* begin *

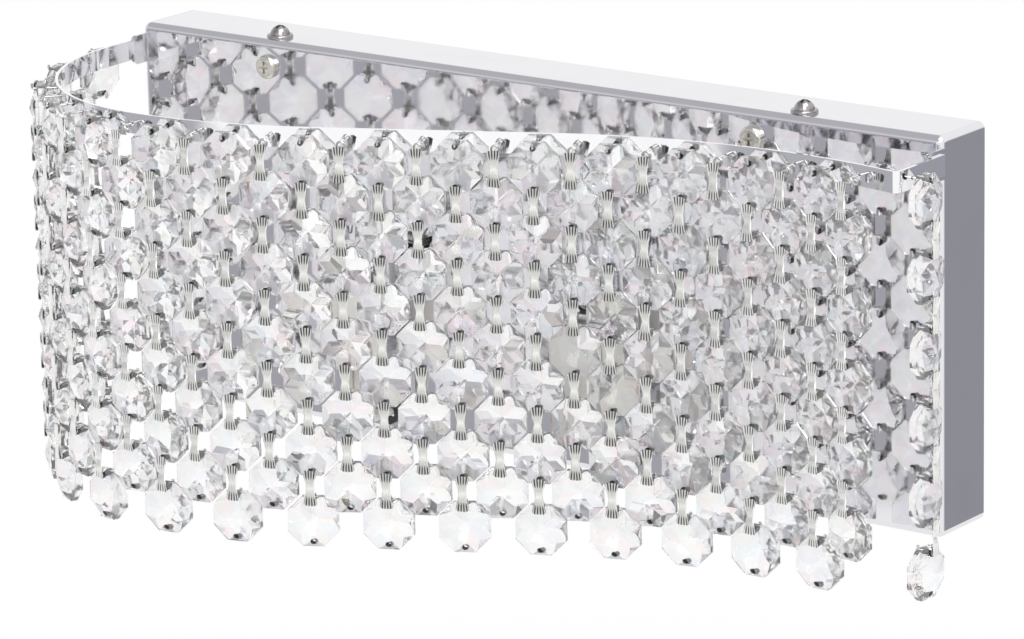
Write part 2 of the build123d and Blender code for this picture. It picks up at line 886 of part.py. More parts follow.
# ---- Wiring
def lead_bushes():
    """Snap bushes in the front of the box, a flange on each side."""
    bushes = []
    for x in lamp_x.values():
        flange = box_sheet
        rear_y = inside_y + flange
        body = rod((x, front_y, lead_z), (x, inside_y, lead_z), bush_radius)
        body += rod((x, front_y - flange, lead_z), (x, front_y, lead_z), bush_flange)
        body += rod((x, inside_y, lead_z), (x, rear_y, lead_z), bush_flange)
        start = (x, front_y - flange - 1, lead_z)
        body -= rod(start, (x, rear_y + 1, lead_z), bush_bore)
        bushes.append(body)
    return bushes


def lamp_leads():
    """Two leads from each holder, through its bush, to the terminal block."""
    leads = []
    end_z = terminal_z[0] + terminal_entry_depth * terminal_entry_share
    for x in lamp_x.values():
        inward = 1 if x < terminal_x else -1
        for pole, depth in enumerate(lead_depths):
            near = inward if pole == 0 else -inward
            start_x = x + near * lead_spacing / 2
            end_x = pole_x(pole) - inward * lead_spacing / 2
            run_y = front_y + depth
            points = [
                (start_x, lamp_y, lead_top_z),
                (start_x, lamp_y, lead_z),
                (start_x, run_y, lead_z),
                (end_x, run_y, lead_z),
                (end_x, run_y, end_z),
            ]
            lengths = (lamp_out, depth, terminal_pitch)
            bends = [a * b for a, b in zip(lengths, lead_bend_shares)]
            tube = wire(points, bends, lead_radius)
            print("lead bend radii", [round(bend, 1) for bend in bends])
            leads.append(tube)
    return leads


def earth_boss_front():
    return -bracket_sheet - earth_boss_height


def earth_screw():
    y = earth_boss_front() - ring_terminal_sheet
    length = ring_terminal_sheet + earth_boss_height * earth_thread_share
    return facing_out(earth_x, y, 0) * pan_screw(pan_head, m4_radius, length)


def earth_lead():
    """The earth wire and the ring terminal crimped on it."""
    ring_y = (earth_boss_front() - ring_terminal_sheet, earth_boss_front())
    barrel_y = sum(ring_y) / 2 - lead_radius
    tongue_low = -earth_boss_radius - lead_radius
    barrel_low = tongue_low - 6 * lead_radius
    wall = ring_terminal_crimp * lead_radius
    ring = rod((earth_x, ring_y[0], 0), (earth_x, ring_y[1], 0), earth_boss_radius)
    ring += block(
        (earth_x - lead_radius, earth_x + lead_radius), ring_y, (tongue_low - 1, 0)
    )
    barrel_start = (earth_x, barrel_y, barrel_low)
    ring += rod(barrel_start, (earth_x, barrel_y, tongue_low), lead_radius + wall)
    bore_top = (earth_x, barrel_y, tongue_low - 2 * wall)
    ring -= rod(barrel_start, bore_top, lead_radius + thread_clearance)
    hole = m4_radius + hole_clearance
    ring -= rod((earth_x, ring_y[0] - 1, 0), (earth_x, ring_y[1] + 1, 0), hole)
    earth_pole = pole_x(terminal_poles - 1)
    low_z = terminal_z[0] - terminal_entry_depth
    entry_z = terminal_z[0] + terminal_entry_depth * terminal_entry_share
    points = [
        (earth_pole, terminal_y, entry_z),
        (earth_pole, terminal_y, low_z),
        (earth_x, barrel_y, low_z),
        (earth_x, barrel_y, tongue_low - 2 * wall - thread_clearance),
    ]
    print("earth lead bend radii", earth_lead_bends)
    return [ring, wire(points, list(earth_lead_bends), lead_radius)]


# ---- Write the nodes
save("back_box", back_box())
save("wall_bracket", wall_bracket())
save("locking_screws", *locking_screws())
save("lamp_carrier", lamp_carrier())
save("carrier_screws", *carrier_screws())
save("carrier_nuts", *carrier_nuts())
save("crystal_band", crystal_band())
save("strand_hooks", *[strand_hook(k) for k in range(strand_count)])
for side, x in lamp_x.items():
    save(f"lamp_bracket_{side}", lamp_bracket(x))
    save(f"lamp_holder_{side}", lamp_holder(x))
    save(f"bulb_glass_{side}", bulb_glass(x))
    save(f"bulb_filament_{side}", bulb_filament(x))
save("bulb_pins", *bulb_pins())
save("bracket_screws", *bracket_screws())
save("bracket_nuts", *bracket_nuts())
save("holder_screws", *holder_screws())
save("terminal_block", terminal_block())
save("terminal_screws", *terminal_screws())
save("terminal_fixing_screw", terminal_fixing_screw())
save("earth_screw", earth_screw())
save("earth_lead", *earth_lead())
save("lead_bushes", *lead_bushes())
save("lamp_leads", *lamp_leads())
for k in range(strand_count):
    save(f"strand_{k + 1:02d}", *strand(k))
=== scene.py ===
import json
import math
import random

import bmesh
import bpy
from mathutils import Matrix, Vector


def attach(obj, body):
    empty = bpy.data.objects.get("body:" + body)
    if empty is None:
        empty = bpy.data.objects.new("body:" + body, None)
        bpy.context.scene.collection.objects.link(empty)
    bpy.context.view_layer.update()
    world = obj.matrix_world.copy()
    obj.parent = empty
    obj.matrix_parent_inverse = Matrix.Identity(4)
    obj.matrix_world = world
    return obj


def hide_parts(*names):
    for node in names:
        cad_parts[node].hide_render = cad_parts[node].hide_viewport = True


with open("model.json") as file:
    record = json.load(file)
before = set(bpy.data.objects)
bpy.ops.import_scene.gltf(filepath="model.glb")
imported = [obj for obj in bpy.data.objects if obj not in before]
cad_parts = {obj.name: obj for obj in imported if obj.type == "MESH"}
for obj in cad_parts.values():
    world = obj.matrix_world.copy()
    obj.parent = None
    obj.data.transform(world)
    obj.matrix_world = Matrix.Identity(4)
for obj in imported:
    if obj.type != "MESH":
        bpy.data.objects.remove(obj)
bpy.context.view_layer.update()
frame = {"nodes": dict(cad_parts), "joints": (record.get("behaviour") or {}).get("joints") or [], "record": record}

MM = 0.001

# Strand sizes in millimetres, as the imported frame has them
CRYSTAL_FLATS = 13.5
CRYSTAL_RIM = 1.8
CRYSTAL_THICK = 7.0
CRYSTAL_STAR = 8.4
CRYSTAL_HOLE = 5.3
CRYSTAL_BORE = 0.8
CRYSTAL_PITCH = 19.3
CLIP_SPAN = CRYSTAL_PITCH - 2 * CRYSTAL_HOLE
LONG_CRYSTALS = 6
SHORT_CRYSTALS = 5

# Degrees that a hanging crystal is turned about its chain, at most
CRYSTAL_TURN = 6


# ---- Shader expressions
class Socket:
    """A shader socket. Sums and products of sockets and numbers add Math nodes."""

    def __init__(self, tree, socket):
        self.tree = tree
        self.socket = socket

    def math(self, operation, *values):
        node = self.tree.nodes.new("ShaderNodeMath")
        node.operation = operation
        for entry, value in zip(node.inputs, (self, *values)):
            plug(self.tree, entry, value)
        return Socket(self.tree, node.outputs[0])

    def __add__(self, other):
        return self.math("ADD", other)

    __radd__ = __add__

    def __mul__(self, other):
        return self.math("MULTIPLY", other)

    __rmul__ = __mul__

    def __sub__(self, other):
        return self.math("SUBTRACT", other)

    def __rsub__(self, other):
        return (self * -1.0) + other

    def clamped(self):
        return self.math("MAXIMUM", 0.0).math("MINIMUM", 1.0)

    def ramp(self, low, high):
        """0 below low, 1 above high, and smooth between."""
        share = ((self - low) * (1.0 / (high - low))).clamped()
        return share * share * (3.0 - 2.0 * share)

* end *

=== WHAT TO PRODUCE ===
Exactly the lines above from the one with "# ---- Write the nodes" to the one with "before = set(bpy.data.objects)", both included, are to be quoted; leave the rest out.

=== WRITTEN RESPONSE ===
# ---- Write the nodes
save("back_box", back_box())
save("wall_bracket", wall_bracket())
save("locking_screws", *locking_screws())
save("lamp_carrier", lamp_carrier())
save("carrier_screws", *carrier_screws())
save("carrier_nuts", *carrier_nuts())
save("crystal_band", crystal_band())
save("strand_hooks", *[strand_hook(k) for k in range(strand_count)])
for side, x in lamp_x.items():
    save(f"lamp_bracket_{side}", lamp_bracket(x))
    save(f"lamp_holder_{side}", lamp_holder(x))
    save(f"bulb_glass_{side}", bulb_glass(x))
    save(f"bulb_filament_{side}", bulb_filament(x))
save("bulb_pins", *bulb_pins())
save("bracket_screws", *bracket_screws())
save("bracket_nuts", *bracket_nuts())
save("holder_screws", *holder_screws())
save("terminal_block", terminal_block())
save("terminal_screws", *terminal_screws())
save("terminal_fixing_screw", terminal_fixing_screw())
save("earth_screw", earth_screw())
save("earth_lead", *earth_lead())
save("lead_bushes", *lead_bushes())
save("lamp_leads", *lamp_leads())
for k in range(strand_count):
    save(f"strand_{k + 1:02d}", *strand(k))
=== scene.py ===
import json
import math
import random

import bmesh
import bpy
from mathutils import Matrix, Vector


def attach(obj, body):
    empty = bpy.data.objects.get("body:" + body)
    if empty is None:
        empty = bpy.data.objects.new("body:" + body, None)
        bpy.context.scene.collection.objects.link(empty)
    bpy.context.view_layer.update()
    world = obj.matrix_world.copy()
    obj.parent = empty
    obj.matrix_parent_inverse = Matrix.Identity(4)
    obj.matrix_world = world
    return obj


def hide_parts(*names):
    for node in names:
        cad_parts[node].hide_render = cad_parts[node].hide_viewport = True


with open("model.json") as file:
    record = json.load(file)
before = set(bpy.data.objects)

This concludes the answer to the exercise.